A judgment call from real work
The PL pl-judgment MCP server is being designed explicitly against this discipline. The server exposes structured judgment operations — retrieving relevant mental models, annotating decisions, logging decisions for learning — as a small set of precisely named tools.
The early design had eleven tools. The confusability audit cut it to six. Three pairs were confusable: get_model / fetch_model, annotate_decision / tag_decision, and log_judgment / record_judgment. In each pair, one was renamed and one was merged into the other, because the distinction between them did not survive a one-sentence description.
The irreversible tool — publish_judgment_card, which exports an annotated decision to the shared PL learning feed — was split into two: preview_judgment_card (read-band, returns the card as it would appear) and publish_judgment_card (external-band, requires the preview result as a required parameter). If the model cannot produce a preview, it cannot publish. The gate is structural, not advisory.

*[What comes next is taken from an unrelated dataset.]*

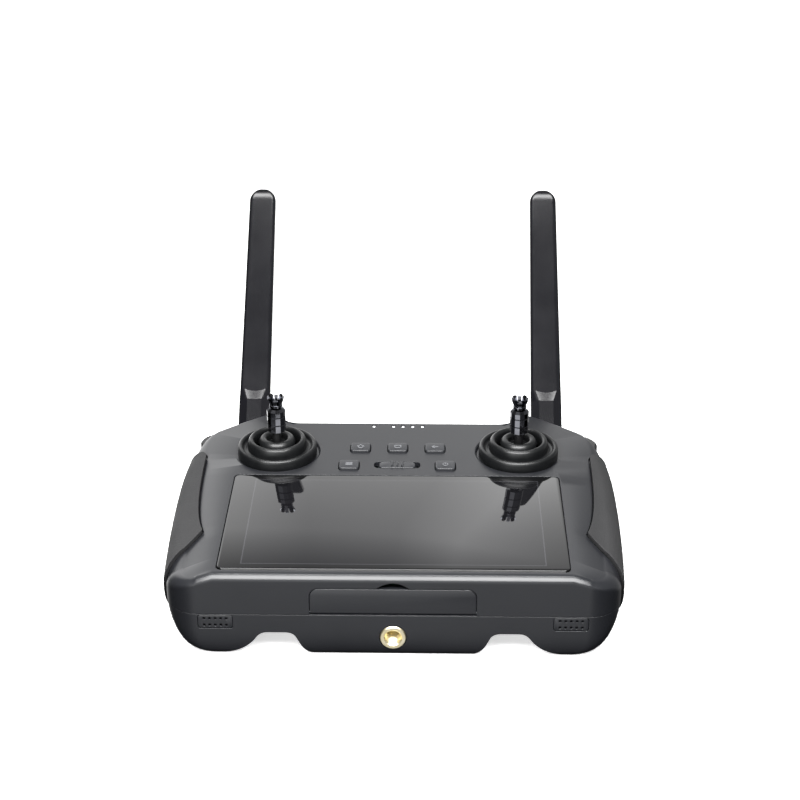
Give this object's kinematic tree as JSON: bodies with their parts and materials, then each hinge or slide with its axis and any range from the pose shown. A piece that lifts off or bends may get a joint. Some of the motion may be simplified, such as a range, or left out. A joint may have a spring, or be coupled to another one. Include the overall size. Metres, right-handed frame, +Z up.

Six tools, zero confusable pairs, one structural irreversibility gate. That is the discipline in practice.
The audit took ninety minutes. The resulting toolbelt will prevent entire classes of misfire that would otherwise have been filed as model regressions and investigated at far greater cost. Toolbelt curation is the cheapest performance improvement available before a system ships.
Rules from this lesson
- The size and shape of the toolbelt is a product decision, not a backlog accumulation.
- Confusable tool names cause confusable tool calls; rename before reaching for a bigger model.
- Irreversible actions deserve their own confirmation surface; never collapse decide-and-execute into one tool call.
- A tool that does two things is two tools that have not been split yet.